Так что, когда демонстрация шла, видно было, я видела красные знамена. Как же фашистский переворот?

Но это глупо, наивно так думать. Могут звучать революционные гимны, могут нести красные знамена, и все равно это прикрывает фашистский переворот. Она говорила: „Раз коммунистов арестовывают, значит, фашизм“. Но в меня это не вмещалось. Многие мои близкие друзья до сих пор не могут понять этого. Моя близкая подруга Мария Давидович была очень умная женщина, но она не могла додуматься, даже когда мы уже были реабилитированы. Она приходила ко мне, и мы спорили.

Нас гнали одним этапом на Колыму, меня, Марусю Давидович и Лену Либецкую. Они сидели еще в Фордоне, в польской тюрьме. И мы тихонечко на нарах шепотом беседовали. Все время старались понять. Ну что же это? Вот так, капля за каплей. (На следствии Марусю Давидович подвешивали за ноги и били головой об стенку. Но коммунистические идеи трудно было вышибить. — Г. П.

) До ареста, летом 1937 года, когда репрессии уже разразились, я помню у Хрущева был заведующий особым сектором Рабинович. И вот я иду по улице от МК, а навстречу мне идет Рабинович. И там у них уже помощников некоторых взяли. И он мне на улице говорит: „Оля, что же происходит?“ — „Мне кажется, что это какой-то переворот, только какой, я понять не могу“. Вот я помню, что это я Рабиновичу сказала.

Мы были объяты полным обожанием всего того, что происходило. Это как гипноз какой-то. Были, конечно, люди, которые понимали, но только не мы. Мы же были аппаратчики и старые коммунисты, которые посвятили свою жизнь всему этому, и нам очень трудно было перестроиться, очень трудно. И окончательно я все поняла, когда я работала уже членом Комитета партийного контроля над всеми этими вопросами. Вот когда погрузилась в процесс убийства Кирова, тогда окончательно я стала понимать» (с. 211–212).
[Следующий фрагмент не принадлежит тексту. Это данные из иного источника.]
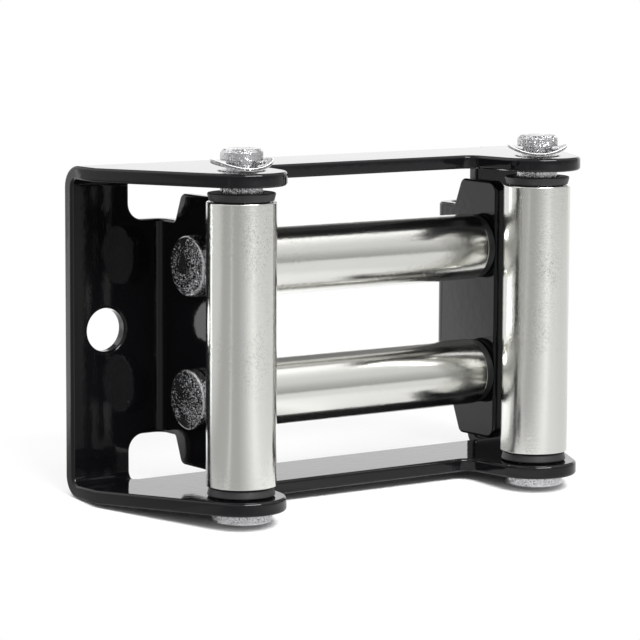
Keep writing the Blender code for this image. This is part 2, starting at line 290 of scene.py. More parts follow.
def satin_steel(settings, axis):
    """Satin polished steel tube: fine rings round its axis, small pits and sparkle."""
    material, graph, shader = start_finish("satin_steel_" + "xyz"[axis],
                                           {"Metallic": 1.0})
    place = graph.node("ShaderNodeTexCoord", output="Object")
    squeeze = [RING_STRETCH, RING_STRETCH, RING_STRETCH]
    squeeze[axis] = 1.0
    along = graph.vector("MULTIPLY", place, squeeze)
    cloud = graph.noise(place, STEEL_CLOUDS, detail=3.0)
    pits = graph.noise(place, STEEL_PITS, roughness=0.55)
    rings = graph.noise(along, STEEL_RINGS, roughness=0.7)
    colour = graph.mix(cloud, tinted(settings.colour, 1.0),
                       tinted(settings.colour, STEEL_CLOUD_SHADE))
    graph.feed(shader.inputs["Base Color"], colour)
    rough = settings.roughness + STEEL_CLOUD_ROUGHNESS * cloud + PIT_ROUGHNESS * pits
    graph.feed(shader.inputs["Roughness"], rough)
    patchy = graph.eased(graph.noise(place, STEEL_PATCHES), *STEEL_PATCH_LEVELS)
    sparkle = graph.sparkle(place, settings.facet_count, settings.facet_lean * patchy)
    ringed = graph.bump(rings, settings.ring_height, sparkle)
    graph.feed(shader.inputs["Normal"], graph.bump(pits, settings.pit_height, ringed))
    return material


def zinc_plate(name, settings, shade):
    """Bright zinc plate over rough steel, as light as its shade says; a shade below 1 is
    painted shade.
    """
    material, graph, shader = start_finish(name, {"Metallic": 1.0})
    place = graph.node("ShaderNodeTexCoord", output="Object")
    cloud = graph.noise(place, ZINC_CLOUDS, detail=3.0)
    colour = graph.mix(cloud, tinted(settings.colour, shade),
                       tinted(settings.colour, ZINC_CLOUD_SHADE * shade))
    graph.feed(shader.inputs["Base Color"], colour)
    rough = settings.roughness + ZINC_CLOUD_ROUGHNESS * cloud
    graph.feed(shader.inputs["Roughness"], rough)
    patchy = graph.eased(graph.noise(place, ZINC_PATCHES), *ZINC_PATCH_LEVELS)
    sparkle = graph.sparkle(place, settings.facet_count, settings.facet_lean * patchy)
    grain = graph.noise(place, ZINC_GRAIN, detail=3.0, roughness=0.6)
    grained = graph.bump(grain, settings.grain_height, sparkle)
    graph.feed(shader.inputs["Normal"], grained)
    return material


def moulded_plastic(settings):
    """Matte black moulded plastic with faint scuffs."""
    material, graph, shader = start_finish("moulded_plastic", {"IOR": 1.5})
    place = graph.node("ShaderNodeTexCoord", output="Object")
    grain = graph.noise(place, PLASTIC_GRAIN)
    rubbed = graph.noise(place, PLASTIC_SCUFFS, detail=4.0, roughness=0.7)
    scuffs = graph.eased(rubbed, *SCUFF_LEVELS)
    colour = graph.mix(scuffs, tinted(settings.colour, 1.0),
                       tinted(settings.colour, SCUFF_SHADE))
    graph.feed(shader.inputs["Base Color"], colour)
    graph.feed(shader.inputs["Roughness"], settings.roughness + GRAIN_ROUGHNESS * grain)
    graph.feed(shader.inputs["Normal"], graph.bump(grain, settings.grain_height))
    return material


def length(name, description, default, high=0.1):
    """Return a length property in metres."""
    return bpy.props.FloatProperty(name=name, description=description, default=default,
                                   min=0.0, max=high, unit="LENGTH", precision=5)


def amount(name, description, default, low=0.0, high=1.0):
    """Return a plain number property."""
    return bpy.props.FloatProperty(name=name, description=description, default=default,
                                   min=low, max=high, precision=3)


def angle(name, description, degrees):
    """Return an angle property."""
    return bpy.props.FloatProperty(name=name, description=description,
                                   default=math.radians(degrees), min=-math.pi,
                                   max=math.pi, unit="ROTATION", precision=3)


def colour(name, description, default):
    """Return a colour property."""
    return bpy.props.FloatVectorProperty(name=name, description=description, min=0.0,
                                         default=default, max=1.0, size=3,
                                         subtype="COLOR")


def count(name, description, default, low, high):
    """Return a whole number property."""
    return bpy.props.IntProperty(name=name, description=description, default=default,
                                 min=low, max=high)


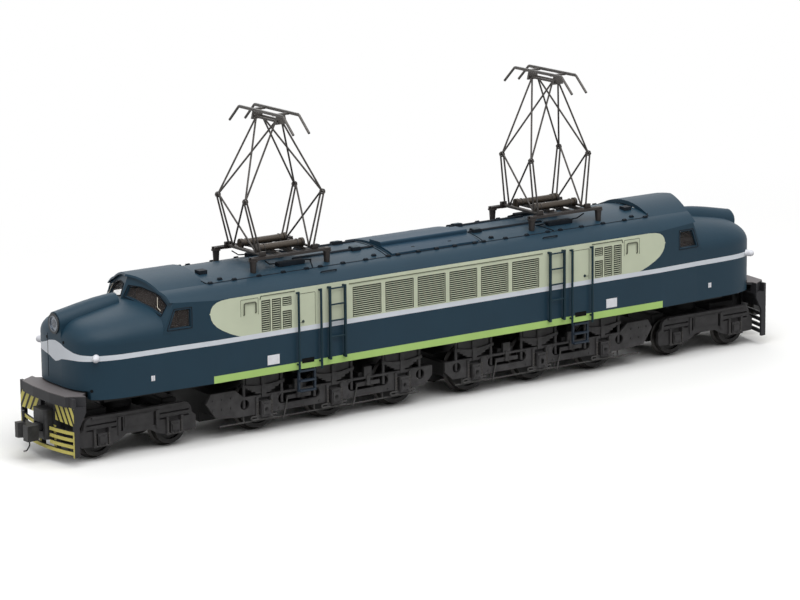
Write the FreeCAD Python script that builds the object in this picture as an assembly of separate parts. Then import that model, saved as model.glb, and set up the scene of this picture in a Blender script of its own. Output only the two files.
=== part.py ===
import FreeCAD, Part
import math
import os

V = FreeCAD.Vector

# Scale model of a double-ended 2-C+C-2 electric locomotive, 1:87, in millimetres.
# X runs along the loco, -X is end a, -Y is the side that faces the viewer, Z is up.
# Heights below are measured from the rail top; write() lifts everything by the flange
# depth, so the flanges' lowest points stand at Z = 0.

# wheels
flangeDepth = 0.9
wheelWidth = 2.8
flangeWidth = 0.7
driverDia = 13.4
guideDia = 10.5
axleDia = 2.0
hubDia = 4.4
hubProud = 0.3
webThick = 1.2
rimDepth = 1.3
backToBack = 14.4
driverInner = 13.0
driverPitch = 24.0
guideGap = 29.3
guideWheelbase = 23.5
axlePlay = 0.15
axlesX = [driverInner + k * driverPitch for k in range(3)]
guideInner = axlesX[-1] + guideGap
guideOuter = guideInner + guideWheelbase

# body
bodyWidth = 36.0
wall = 1.2
bodyBottom = 17.3
eaveZ = 41.05
seamY = 12.5
seamZ = 44.7
crownZ = 46.5
cabCrownZ = 48.0
flankBulge = 0.45
cabLength = 14.0
cabEndX = guideInner + 3.2
cabStartX = cabEndX - cabLength
cabEndY = bodyWidth / 2 - 0.8
noseStraightX = guideOuter - 9.8
noseStraightY = cabEndY - 0.4
noseFlatY = 3.3
noseTipX = guideOuter + 7.0
noseShoulderX = noseTipX - 0.5
noseShoulderY = 12.4
noseRoundness = 2.4
shoulderZ = 32.5
bonnetEndX = noseTipX - 7.3
bonnetBackZ = 41.6
bonnetFrontZ = 38.6
bonnetPower = 2.2
notchX = noseTipX - 3.3
notchTop = 19.7
screenX = cabEndX + 5.8
screenZ = 41.6
screenSweep = 0.37
screenRake = 0.39
visorReach = 0.9
visorThick = 0.6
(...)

Судя по моим разговорам с Ольгой Григорьевной, процесс понимания сталинщины не закончился и тогда. Тут такая бездна, что ее до конца и не поймешь. Продолжаем, однако, ее рассказ.

«Вот возьмите, например, эту насильственную коллективизацию и гибель, по некоторым данным, 22 миллионов. Это не официальные данные, но это говорили мне работники статистики. 22 миллиона смертей причинила насильственная коллективизация и голод, последовавший после нее. Я это знала, но все-таки до конца додумать, что был контрреволюционный переворот, это пришло ко мне только за последние годы.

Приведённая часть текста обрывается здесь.